On this point, the organization especially
criticized the U.S., which “demonstrates no reluctance with respect to
the global network of abuses that is being created in the name of
combating terrorism.”
“It is indifferent to the misfortune of
thousands of imprisoned and their families, to the damages caused to
international law, to human rights and to the destruction of its own
moral authority, which has never been so low throughout the world,” the
Secretary General of Amnesty criticized.
Priorities
The
organization borrowed a word more utilized in the area of
environmentalism, “sustainability,” to propose its vision of public
security.
“Sustainability demands that each superpower renounces
the tradition of supporting its circle of dictatorships and abusive
regimes. Human security is better attained by means of institutions
that promote respect for human rights,” said the report.
Irene
Khan asked that governments and politicians throughout the world
dedicate themselves to the subject of human rights with the same
enthusiasm that has been recently demonstrated with respect to the
subject of climate change.
“In the same way that global warming
demands action based on international cooperation, the deterioration of
human rights can be combated only by global solidarity and respect for
international law,” she affirmed.
Amnesty Criticizes “Political Game-Playing” in the Brazilian Debate about Security
Pablo Uchoa
From BBC Brazil, London
The
organization Amnesty International criticized what it calls “political
game-playing” in the debate over public safety in Brazil.
On
releasing its annual report in London, the organization that campaigns
for human rights affirmed that radical sectors of the media and
conservatives representing the elite are feeding the so-called
“politics of fear,” which results in a climate of social confrontation.
“Rio
de Janeiro is the perfect example of the ‘politics of fear’ concept.
There have been decade after decade of neglect by governments that
failed to invest in public security, and today, for lack of this
political investment, a climate of fear has been created that results
in ever more violent responses,” affirmed the organization’s
spokesperson in Brazil to BBC Brazil.
“One sees politicians
clearly reinforcing an ever more repressive and discriminatory
rhetoric. The political use (of the security debate) is a serious
attack on the long history of the campaign for the protection of human
rights in Brazil.”
A World Divided
The line of attack on
the “politics of fear” gave the organization’s annual report its tone.

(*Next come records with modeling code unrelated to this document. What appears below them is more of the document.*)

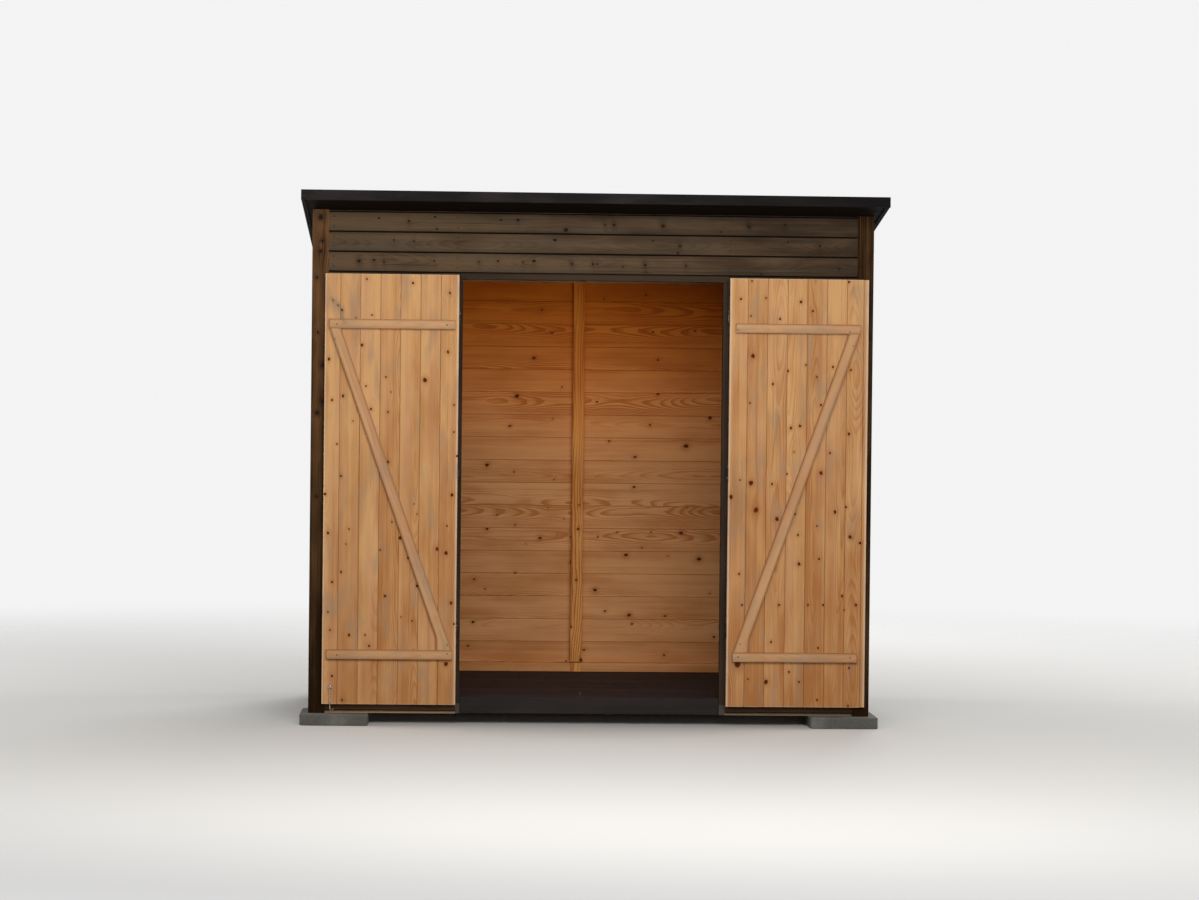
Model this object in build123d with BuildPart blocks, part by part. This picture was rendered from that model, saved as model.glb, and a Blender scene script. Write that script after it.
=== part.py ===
from build123d import *
from math import cos, radians, sin, sqrt, tan
import os

os.makedirs("parts", exist_ok=True)

# Driving dimensions in millimetres.
# The store faces -Y, +X is on its right as seen from the front, and Z is zero on the ground.

# Concrete pavers under the corners
paver_side = 300.0
paver_height = 50.0
paver_out = 36.0
paver_forward = 60.0

# Outer faces of the corner posts
body_width = 2480.0
body_depth = 1520.0
post_width = 72.0

# Wall frame and boarding
stud_depth = 45.0
stud_width = 45.0
board_thickness = 18.0
board_recess = 4.0
front_board_cover = 88.0
wall_board_cover = 110.5
first_wall_board = 92.0
floor_board_cover = 110.0
deck_board_cover = 110.0
board_drop = 12.0
joint_width = 6.0
joint_depth = 2.5
inner_joint_width = 2.0
inner_joint_depth = 1.0
timber_ease = 2.0

# Floor
floor_height = 72.0
floor_board_thickness = 20.0
joist_count = 5
sole_height = 45.0
rail_height = 42.0
threshold_recess = 14.0

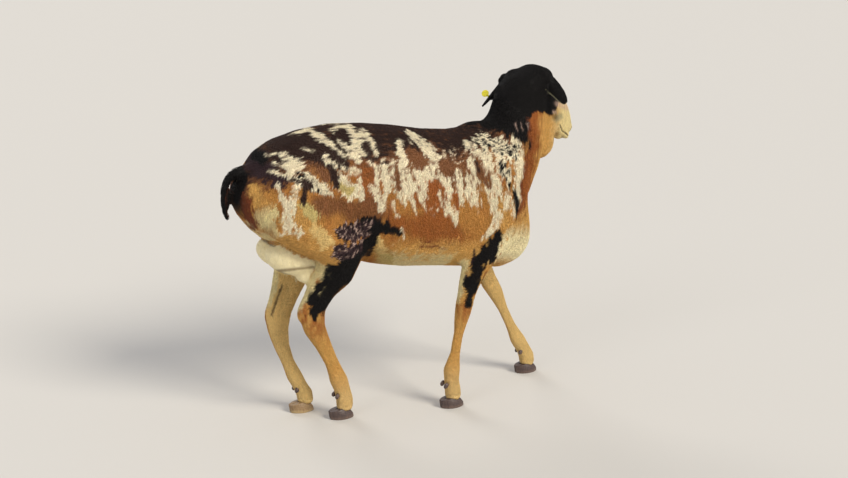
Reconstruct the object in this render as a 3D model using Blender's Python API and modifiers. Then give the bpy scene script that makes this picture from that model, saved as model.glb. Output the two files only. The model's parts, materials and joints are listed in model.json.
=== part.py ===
"""A standing berber ewe, life size, as a museum model parted where a person names its parts.

Metres, +Z up. +X is the way the body faces and +Y is the animal's left. The finished
model stands with the soles of its claws at Z = 0, with the middle of its box over the origin.
"""

import math

import bmesh
import bpy
import numpy as np
from mathutils import Matrix, Vector

GAP = 0.0003
MERGE = 0.00001
BLOCK_SIZE = 4.0
MIDDLE_CLEARANCE = 0.0005
SIDES = 20
HEAD_SIDES = 24
TAIL_SIDES = 12
BODY_VOXEL = 0.006
HEAD_MASS_VOXEL = 0.005
HEAD_VOXEL = 0.003
MASS_TRIANGLES = 20000
BODY_TRIANGLES = 4600
HEAD_TRIANGLES = 2400
UDDER_VOXEL = 0.004
UDDER_TRIANGLES = 600
# Passes of smoothing over each joined skin, and how square each kind of section is.
PASSES = {"body": 6, "head_masses": 20, "head": 5, "udder": 3}
SQUARENESS = {"torso": 2.2, "limb": 2.0, "head": 2.3}
EYE_RADIUS = 0.0125
HEAD_YAW = math.radians(27)
HEAD_PITCH = math.radians(38.5)
HEAD_CENTRE = Vector((0.565, 0.014, 0.799))
HEAD_SCALE = 1.05

# Torso, from pin bones to the point of the chest: station x, top, bottom, half width,
# and the height of the widest level as a share of the depth.
TORSO = (
    (-0.260, 0.618, 0.575, 0.035, 0.50),
    (-0.246, 0.636, 0.545, 0.066, 0.52),
    (-0.220, 0.668, 0.510, 0.094, 0.55),
    (-0.190, 0.708, 0.485, 0.110, 0.55),
    (-0.150, 0.730, 0.468, 0.120, 0.55),
    (-0.080, 0.749, 0.445, 0.130, 0.52),
    (0.000, 0.759, 0.421, 0.136, 0.50),
    (0.080, 0.755, 0.395, 0.144, 0.46),
    (0.160, 0.744, 0.378, 0.150, 0.42),
    (0.240, 0.728, 0.370, 0.150, 0.42),
    (0.320, 0.720, 0.359, 0.138, 0.44),
    (0.390, 0.724, 0.347, 0.124, 0.44),
    (0.450, 0.706, 0.338, 0.112, 0.42),
    (0.496, 0.635, 0.350, 0.098, 0.42),
    (0.518, 0.545, 0.370, 0.080, 0.42),
    (0.535, 0.480, 0.400, 0.050, 0.42),
)

# Neck: centre x, y, z, half depth fore and aft, half width.
NECK = (
    (0.440, 0.000, 0.590, 0.122, 0.092),
    (0.484, 0.000, 0.655, 0.106, 0.080),
    (0.516, 0.002, 0.710, 0.087, 0.069),
    (0.532, 0.006, 0.760, 0.084, 0.062),
    (0.540, 0.010, 0.800, 0.078, 0.058),
    (0.546, 0.012, 0.832, 0.056, 0.048),
)

# Head, along its own axis from the nape to the muzzle: station, top, bottom, half width.
HEAD = (
    (-0.070, 0.004, -0.024, 0.014),
    (-0.060, 0.026, -0.044, 0.034),
    (-0.040, 0.044, -0.058, 0.047),
    (-0.015, 0.053, -0.066, 0.053),
    (0.020, 0.057, -0.069, 0.054),
    (0.050, 0.055, -0.067, 0.050),
    (0.080, 0.055, -0.061, 0.042),
    (0.110, 0.056, -0.052, 0.035),
    (0.140, 0.053, -0.044, 0.031),
    (0.165, 0.043, -0.036, 0.029),
    (0.185, 0.028, -0.031, 0.027),
    (0.198, 0.011, -0.024, 0.020),
    (0.204, 0.001, -0.018, 0.010),
)

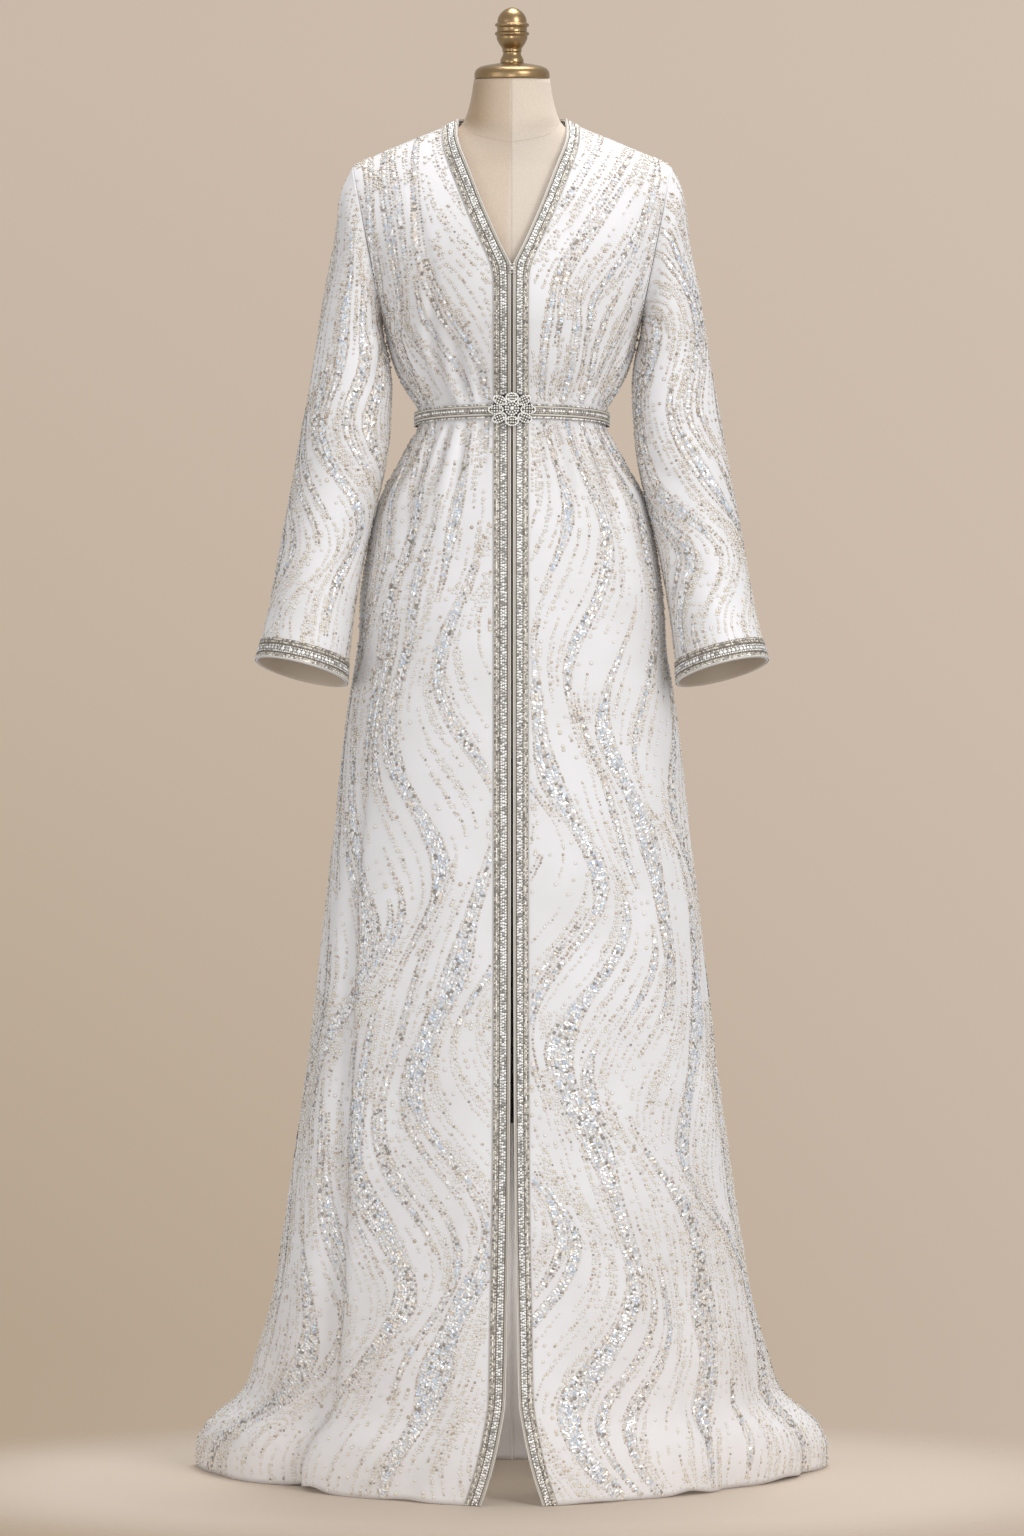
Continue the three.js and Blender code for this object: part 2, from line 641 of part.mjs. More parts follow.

Amnesty’s Secretary General, Irene Kahn, stated that powerful
governments and armed groups disputing political power create a
“divided world” in which civilian populations are literally caught in a
crossfire.
The part of the report that refers to Brazil
includes the following passage: “The attempt of certain authorities to
define the public security problems as a war resulted in the ever
increasing adoption of military tactics by state police forces.”
“The
poorest communities, that receive the least state protection, were
twice victimized, since they are affected by a greater concentration of
violent criminality and at the same time they suffer from the
repressive and unjust methods used by the police to combat the
criminality.”
Examples cited in the report include the political
debate following the attacks by the criminal group First Capital
Command (PCC) in São Paulo, in May last year, and the combat of drug
trafficking in Rio de Janeiro.
It is not the first time that the
organization has criticized, for example the use of the so-called “Big
Skull,” the armored vehicle used by the Rio Police to enter shanty
towns controlled by drug traffickers.
“I just returned from
Brazil where I saw the indiscriminate use of the Big Skull in the poor
neighborhoods, which enters into favelas shooting, at times of the day
when children are still out on the street," said Tim Cahill.
"Responses such as this, each time becoming more rapid and violent,
are discriminatory against the poorest communities."
However,
there have been some advances in Brazil over the past year, such as
legislation for the criminalization of domestic violence and the
development of programs against torture and defense of human rights.
But the biggest problem is public security, in which there is a
consistent lack of effective police policy.